**** Given information

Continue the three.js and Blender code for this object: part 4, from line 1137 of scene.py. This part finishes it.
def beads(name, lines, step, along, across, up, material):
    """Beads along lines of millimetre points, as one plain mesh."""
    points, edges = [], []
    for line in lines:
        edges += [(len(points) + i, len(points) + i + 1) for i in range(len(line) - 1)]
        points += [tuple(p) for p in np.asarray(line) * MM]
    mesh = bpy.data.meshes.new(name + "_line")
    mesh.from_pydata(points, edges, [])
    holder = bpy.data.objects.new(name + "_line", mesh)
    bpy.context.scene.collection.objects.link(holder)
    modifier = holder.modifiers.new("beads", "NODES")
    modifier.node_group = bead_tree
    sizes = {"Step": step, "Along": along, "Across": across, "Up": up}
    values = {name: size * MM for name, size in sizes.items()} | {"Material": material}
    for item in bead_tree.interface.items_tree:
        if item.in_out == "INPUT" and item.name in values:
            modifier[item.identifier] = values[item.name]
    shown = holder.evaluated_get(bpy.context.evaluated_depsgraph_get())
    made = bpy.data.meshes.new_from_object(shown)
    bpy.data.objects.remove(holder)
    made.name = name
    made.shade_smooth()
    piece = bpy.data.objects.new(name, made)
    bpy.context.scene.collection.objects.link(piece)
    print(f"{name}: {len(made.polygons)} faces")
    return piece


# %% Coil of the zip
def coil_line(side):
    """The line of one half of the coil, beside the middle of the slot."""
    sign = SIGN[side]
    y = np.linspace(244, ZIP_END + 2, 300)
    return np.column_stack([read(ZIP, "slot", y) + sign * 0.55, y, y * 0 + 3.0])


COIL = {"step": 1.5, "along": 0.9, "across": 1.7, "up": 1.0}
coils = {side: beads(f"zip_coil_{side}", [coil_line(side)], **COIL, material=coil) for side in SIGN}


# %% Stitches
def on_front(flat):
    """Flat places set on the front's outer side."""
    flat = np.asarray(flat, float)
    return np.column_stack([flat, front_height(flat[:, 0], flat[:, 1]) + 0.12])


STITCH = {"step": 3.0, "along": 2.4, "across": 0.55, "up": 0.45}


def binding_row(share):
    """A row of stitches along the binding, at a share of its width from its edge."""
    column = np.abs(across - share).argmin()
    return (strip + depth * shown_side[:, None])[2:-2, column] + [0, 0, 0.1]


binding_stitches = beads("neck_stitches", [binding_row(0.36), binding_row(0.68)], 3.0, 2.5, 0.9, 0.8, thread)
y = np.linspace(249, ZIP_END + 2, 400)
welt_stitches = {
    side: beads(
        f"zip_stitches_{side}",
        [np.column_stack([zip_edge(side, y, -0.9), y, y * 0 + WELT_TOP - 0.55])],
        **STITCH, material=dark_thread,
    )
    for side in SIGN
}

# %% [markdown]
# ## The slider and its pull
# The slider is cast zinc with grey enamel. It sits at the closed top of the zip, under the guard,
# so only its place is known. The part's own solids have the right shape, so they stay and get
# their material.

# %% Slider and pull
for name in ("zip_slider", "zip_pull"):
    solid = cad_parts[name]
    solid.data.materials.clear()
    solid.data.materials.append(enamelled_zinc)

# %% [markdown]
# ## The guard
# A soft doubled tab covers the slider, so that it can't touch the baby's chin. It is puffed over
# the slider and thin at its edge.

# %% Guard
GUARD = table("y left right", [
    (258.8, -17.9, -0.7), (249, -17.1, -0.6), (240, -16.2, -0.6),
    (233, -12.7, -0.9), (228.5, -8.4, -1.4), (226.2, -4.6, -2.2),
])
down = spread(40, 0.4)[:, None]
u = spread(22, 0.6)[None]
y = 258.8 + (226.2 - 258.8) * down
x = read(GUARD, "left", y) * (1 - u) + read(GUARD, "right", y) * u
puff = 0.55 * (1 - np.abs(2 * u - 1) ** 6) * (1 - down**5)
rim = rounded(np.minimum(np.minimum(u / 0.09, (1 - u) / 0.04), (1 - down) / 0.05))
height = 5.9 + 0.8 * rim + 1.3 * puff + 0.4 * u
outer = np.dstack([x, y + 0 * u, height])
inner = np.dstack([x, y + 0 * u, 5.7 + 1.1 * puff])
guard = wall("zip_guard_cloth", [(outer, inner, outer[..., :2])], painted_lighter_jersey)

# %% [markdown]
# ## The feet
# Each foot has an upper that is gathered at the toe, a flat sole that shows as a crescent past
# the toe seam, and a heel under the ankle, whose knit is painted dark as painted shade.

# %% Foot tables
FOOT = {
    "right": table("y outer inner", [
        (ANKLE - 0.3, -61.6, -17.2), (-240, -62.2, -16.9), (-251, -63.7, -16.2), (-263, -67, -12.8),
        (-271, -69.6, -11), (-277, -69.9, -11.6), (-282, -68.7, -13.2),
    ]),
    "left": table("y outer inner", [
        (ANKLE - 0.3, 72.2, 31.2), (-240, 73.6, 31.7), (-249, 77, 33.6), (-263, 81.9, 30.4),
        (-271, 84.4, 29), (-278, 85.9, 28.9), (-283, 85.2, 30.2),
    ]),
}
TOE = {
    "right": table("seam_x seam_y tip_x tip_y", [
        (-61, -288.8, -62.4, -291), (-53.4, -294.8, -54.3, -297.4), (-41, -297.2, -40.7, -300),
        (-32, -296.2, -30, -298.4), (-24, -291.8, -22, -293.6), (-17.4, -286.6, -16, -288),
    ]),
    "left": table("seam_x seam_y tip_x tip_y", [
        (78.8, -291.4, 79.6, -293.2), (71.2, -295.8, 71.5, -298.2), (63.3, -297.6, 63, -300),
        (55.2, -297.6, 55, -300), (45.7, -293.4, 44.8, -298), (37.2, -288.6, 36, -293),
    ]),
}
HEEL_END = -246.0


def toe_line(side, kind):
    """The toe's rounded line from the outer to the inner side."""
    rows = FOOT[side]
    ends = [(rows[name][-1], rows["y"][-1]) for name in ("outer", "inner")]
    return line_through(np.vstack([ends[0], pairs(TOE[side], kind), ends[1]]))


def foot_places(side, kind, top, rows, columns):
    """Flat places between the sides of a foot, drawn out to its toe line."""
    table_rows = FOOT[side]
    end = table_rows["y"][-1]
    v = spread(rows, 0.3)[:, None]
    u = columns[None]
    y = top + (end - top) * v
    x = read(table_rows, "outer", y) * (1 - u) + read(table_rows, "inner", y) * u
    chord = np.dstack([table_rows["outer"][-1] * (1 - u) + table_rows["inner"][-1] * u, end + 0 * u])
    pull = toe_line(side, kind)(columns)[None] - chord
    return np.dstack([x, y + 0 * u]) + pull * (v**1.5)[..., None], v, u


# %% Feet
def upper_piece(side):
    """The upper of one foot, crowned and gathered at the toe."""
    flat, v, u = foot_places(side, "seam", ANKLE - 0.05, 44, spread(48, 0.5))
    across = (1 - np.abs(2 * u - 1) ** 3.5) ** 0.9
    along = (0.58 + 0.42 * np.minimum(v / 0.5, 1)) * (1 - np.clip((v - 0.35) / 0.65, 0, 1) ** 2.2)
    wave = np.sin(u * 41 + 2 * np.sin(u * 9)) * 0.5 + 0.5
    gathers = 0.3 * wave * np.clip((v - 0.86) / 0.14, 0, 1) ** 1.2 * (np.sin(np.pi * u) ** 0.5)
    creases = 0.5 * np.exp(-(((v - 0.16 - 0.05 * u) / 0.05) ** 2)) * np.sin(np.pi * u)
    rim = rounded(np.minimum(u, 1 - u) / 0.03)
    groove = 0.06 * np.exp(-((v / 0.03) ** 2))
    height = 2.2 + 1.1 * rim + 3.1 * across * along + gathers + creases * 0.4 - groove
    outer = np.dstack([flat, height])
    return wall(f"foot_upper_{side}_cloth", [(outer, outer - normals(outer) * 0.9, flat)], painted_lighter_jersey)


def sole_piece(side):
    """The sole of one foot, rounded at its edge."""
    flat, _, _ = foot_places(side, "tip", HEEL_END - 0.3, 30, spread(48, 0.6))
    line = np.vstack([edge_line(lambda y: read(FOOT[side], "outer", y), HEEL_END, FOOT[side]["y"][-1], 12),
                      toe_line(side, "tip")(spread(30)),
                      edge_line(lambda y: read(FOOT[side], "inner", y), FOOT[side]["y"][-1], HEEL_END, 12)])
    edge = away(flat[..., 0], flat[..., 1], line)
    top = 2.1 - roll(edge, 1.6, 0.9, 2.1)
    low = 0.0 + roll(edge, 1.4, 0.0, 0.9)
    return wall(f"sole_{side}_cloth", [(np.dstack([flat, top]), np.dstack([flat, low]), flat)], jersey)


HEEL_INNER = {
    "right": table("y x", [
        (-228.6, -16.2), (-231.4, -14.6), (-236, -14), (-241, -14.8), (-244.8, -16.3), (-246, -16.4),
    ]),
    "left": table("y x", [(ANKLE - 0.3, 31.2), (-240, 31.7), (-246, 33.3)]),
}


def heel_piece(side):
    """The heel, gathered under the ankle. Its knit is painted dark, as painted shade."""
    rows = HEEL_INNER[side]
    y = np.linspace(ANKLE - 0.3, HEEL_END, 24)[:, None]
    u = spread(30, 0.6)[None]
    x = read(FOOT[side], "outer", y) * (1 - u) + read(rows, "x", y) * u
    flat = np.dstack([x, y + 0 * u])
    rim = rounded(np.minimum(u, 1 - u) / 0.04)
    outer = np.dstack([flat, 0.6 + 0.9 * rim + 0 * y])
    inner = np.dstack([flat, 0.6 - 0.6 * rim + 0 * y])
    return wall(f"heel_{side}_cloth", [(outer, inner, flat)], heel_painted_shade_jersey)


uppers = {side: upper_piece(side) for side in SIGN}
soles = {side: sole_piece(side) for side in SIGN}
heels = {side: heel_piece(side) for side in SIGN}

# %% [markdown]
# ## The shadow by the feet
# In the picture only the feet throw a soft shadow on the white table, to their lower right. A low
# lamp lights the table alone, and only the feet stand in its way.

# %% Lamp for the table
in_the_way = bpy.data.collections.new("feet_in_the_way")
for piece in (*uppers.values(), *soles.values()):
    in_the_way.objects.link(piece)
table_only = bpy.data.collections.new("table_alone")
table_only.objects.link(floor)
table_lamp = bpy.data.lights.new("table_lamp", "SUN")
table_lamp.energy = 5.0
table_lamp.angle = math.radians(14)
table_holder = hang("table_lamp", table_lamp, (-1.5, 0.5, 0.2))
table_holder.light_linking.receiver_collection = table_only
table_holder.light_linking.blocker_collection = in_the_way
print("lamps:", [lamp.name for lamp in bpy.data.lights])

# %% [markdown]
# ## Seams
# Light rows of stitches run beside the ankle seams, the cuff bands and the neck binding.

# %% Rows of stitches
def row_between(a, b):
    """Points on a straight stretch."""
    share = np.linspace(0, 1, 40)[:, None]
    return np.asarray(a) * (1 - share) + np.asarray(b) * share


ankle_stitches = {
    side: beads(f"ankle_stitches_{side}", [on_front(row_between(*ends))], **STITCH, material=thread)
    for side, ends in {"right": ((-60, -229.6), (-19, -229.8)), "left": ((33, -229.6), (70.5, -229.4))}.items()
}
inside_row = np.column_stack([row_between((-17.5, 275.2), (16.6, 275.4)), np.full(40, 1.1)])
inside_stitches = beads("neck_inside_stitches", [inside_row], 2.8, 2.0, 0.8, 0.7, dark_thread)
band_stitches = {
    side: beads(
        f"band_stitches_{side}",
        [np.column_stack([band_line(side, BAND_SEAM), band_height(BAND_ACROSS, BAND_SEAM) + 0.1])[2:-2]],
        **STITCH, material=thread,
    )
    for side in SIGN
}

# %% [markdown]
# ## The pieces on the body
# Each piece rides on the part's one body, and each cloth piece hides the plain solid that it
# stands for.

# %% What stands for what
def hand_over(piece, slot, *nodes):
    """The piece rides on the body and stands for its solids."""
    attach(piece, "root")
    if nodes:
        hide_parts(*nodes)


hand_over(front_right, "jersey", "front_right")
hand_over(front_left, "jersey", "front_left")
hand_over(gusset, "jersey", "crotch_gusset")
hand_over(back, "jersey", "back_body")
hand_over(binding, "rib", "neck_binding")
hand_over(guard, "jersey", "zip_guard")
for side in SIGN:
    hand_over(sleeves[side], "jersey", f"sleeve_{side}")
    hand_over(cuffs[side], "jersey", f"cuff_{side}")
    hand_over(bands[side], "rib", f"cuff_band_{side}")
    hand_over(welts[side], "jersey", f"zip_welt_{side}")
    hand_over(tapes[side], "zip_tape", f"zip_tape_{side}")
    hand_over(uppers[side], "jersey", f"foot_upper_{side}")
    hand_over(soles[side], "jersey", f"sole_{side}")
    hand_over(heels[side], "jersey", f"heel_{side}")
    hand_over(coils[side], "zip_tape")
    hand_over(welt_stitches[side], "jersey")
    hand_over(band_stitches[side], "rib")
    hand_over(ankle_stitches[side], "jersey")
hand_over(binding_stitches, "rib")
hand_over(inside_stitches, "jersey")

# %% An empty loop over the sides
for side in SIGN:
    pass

********

→ **Problem to solve**:
Using the data above, reproduce exactly the lines from the line that contains "solid = cad_parts[name]" through the line that contains "# the slider and thin at its edge.", including both.

→ **Full answer**:
    solid = cad_parts[name]
    solid.data.materials.clear()
    solid.data.materials.append(enamelled_zinc)

# %% [markdown]
# ## The guard
# A soft doubled tab covers the slider, so that it can't touch the baby's chin. It is puffed over
# the slider and thin at its edge.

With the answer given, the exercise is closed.